Driven by strong demand for personal loans, NBFC growth and liquidity crunch, credit offtake grew by 15 per cent yoy in India in March. With this, India witnessed the sharpest rise in borrowings in last eleven years
Riding on the back of robust demand for personal loans, NBFCs growth, and higher working capital requirements due to inflation, credit offtakes reached at a 11-year high in FY23. Also, as per CARE Edge report, the offtakes has overcome the Covid-induced lag Relative to deposit growth. Additionally, it has remained strong even amid the significant rise in interest rates, and global uncertainties related to geo-political, and supply chain issues.

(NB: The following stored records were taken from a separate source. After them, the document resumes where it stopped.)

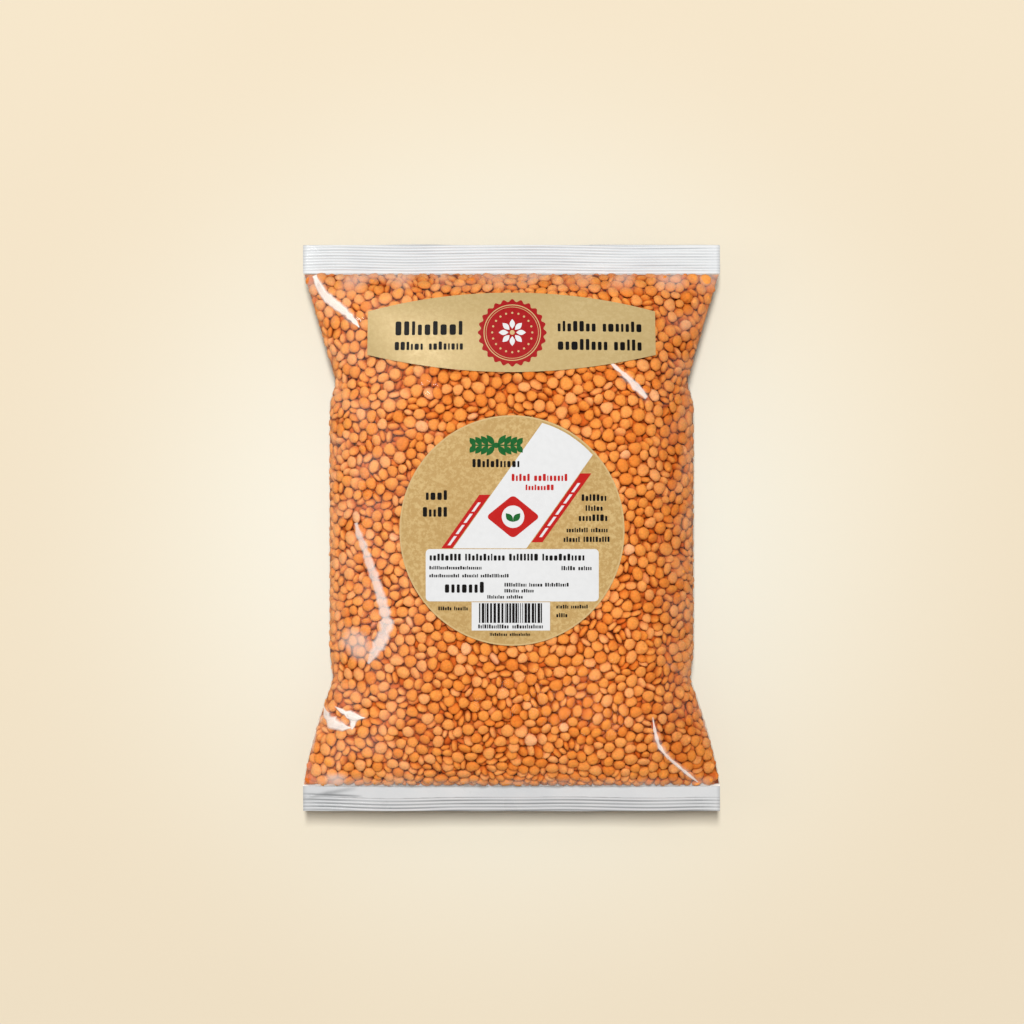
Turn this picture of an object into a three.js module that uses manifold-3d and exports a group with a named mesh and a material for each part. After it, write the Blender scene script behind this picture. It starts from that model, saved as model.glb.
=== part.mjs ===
// A clear pillow bag of split orange lentils with crimped ends and two paper stickers.
// The bag lies on its back: +X runs across it, +Y from its bottom seal to its top seal and +Z up, out of its face.
// The origin is on the table under the middle of the bag. Units are millimetres.

import * as THREE from "three";
import Module from "manifold-3d";
import { mergeVertices } from "three/addons/utils/BufferGeometryUtils.js";

// Driving dimensions of the film
const FLAT_WIDTH = 168; // the empty film tube laid flat, which the sealed ends keep
const BAG_HEIGHT = 228;
const TOP_SEAL = 11.3;
const BOTTOM_SEAL = 10;
const SEAL_THICKNESS = 0.8;
const SEAL_LEVEL = 20; // middle plane of both seals above the table
const FRONT_RISE = 31; // from the seals' plane up to the crown of the face
const BACK_DROP = 24; // from the seals' plane down, before the table flattens the back

// The side outline: ears that taper from each seal to a pinched neck, then a straight waist
const WAIST_HALF = 73.6;
const TOP_NECK_HALF = 71.3;
const BOTTOM_NECK_HALF = 72.3;
const EAR_LENGTH = 43;
const NECK_EASE = 12;
const TOP_EAR_BEND = 1;
const BOTTOM_EAR_BEND = 1.35;

// How the filled body swells. Higher squareness is flatter in the middle and steeper at the edge.
const LENGTH_SQUARENESS = 3.4;
const LENGTH_ROUNDING = 0.55;
const FACE_SQUARENESS = 2.6;
const BACK_SQUARENESS = 4.5;
const EAR_SQUARENESS = 2.4;
const WAIST_ROUNDING = 0.5; // a round side at the waist
const EAR_ROUNDING = 0.62; // a sharper one beside a seal
const EAR_REACH = 1.25; // ear lengths over which the section turns from sharp to round

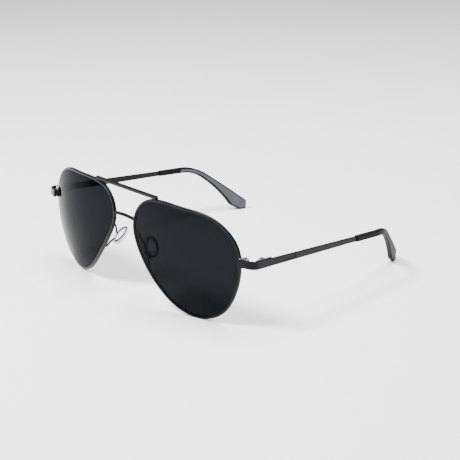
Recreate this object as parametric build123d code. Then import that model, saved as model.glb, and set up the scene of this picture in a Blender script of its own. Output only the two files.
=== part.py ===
from build123d import *
from math import cos, radians, sin, sqrt, tan
import os

# Aviator sunglasses, standing open on a flat surface: they rest on the bottoms of the two
# rims and on the ends of the two temple tips. Millimetres. +X is the wearer's left, +Y runs
# from the front to the temple tips, +Z is up. The origin is on the resting surface, in the
# middle of the bounding box. The left side is modelled and the right side is its mirror image.

# ---- rims and lenses ----
rim_box_width = 61.0        # widest part of a rim, across its own plane
rim_box_height = 52.2       # tallest part of a rim
rim_gap = 13.4              # clear distance between the two rims at the nose
wrap_angle = 10.6           # each lens plane turns back towards the temple by this much
base_radius = 96.8          # spherical base curve that rims and lenses follow
pole_height = 28.8          # height of the sphere's pole above the resting surface
rim_width = 1.3             # rim wire as seen from the front
rim_depth = 1.6             # rim wire from front to back
rim_rounding = 0.35
groove_depth = 0.45         # lens groove inside the rim
bevel_width = 0.6           # edge of the lens, which sits in the groove
lens_thickness = 1.5
lens_clearance = 0.04       # between lens and rim, all round
bevel_slope_room = 0.12     # spare width in the groove, because the lens crosses it at a slope
rim_split = 0.2             # gap in the rim at the closing block

# ---- hinge frame ----
hinge_x = 72.0
hinge_y = 17.4
hinge_z = 31.45
temple_drop = 4.27          # the temples slope down to the rear by this angle
temple_convergence = 2.5    # and lean inwards by this angle

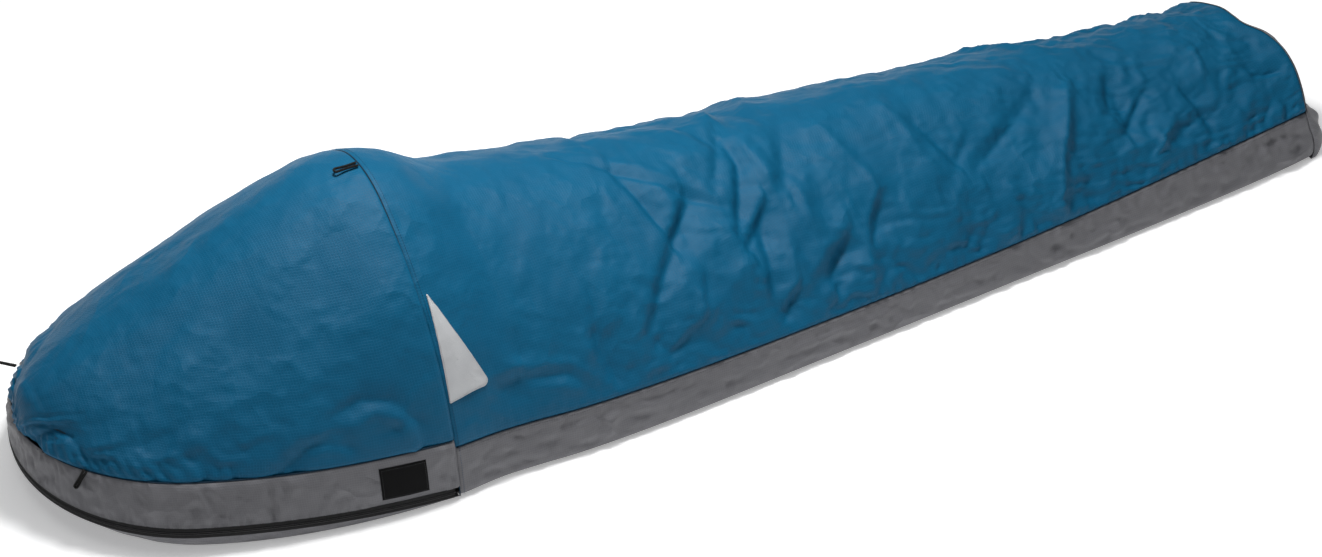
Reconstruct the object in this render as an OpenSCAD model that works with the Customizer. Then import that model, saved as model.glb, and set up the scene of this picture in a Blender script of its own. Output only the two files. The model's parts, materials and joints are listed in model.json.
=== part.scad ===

As per the report, credit offtake rose by 15 per cent year-on-year for the fortnight that ended March 24, 2023. However, the data shows an increment in borrowings throughout the year in FY 22-23. Credit offtake increased by ₹17.8 lakh crore to ₹136.8 lakh till March 24, 2023, from March 2022, said the report.
Despite consecutive Repo rate hikes, borrowings increased by 15 per cent yoy till March 2023. The increase in borrowing within a year has set the record of being the longest annual jump in credit offtake within the last eleven years.
In contradiction to the rise in credit offtake, there was a slump in deposit growth. India witnessed a slower deposit growth at 9.6 per cent yoy compared to credit growth for the fortnight that ended on March 10, 2023.
There are expectations of a further rise in deposit rates due to high policy rates and growing competition between banks for raising deposit rates to meet strong credit demand. Other factors like a widening gap between credit and deposit growth and lower liquidity in the market will also play a key role in boosting deposit rates.
Key drivers behind strong credit growth
As per the report, strong credit growth in FY23 was the result of the lower base of the last year, unsecured personal loans, housing loans, auto loans, etc. Higher demand from NBFCs also played a key role in boosting the credit demand. Apart from that inflation-induced high working capital requirements in selected industries, and the falling value of the Indian Rupees compared to its global peers also affected the credit growth.
The credit growth saga remained protected from global uncertainties like supply-chain issues and geo-political situations.
The report also drew attention to a large number of issuance of Certificates of Deposits (CD). The rise in the issuance of CDs was the result of a widening gap in credit and deposit growth, a liquidity crunch, and strong credit demand.
“Banks are keeping their CD issuance elevated to meet short-term requirements amid lower liquidity and focusing on shoring up the deposits to meet robust credit demand. The outstanding CDs stood at ₹3.0 lakh crores as of March 24, 2023, as compared to Rs.1.5 lakh crore a year ago," said Care Ratings in its report.
Further, CARE Edge's note highlighted that credit offtake at 15% for FY23 — has overcome the Covid-induced lag Relative to deposit growth. Additionally, it has remained robust even amid the significant rise in interest rates, and global uncertainties related to geo-political, and supply chain issues.
Going ahead, the rating agency expects credit growth to be in sync with the GDP growth in FY24. However, it added, slowdown in global growth due to rising interest rates, and rate hikes in India could impact credit growth.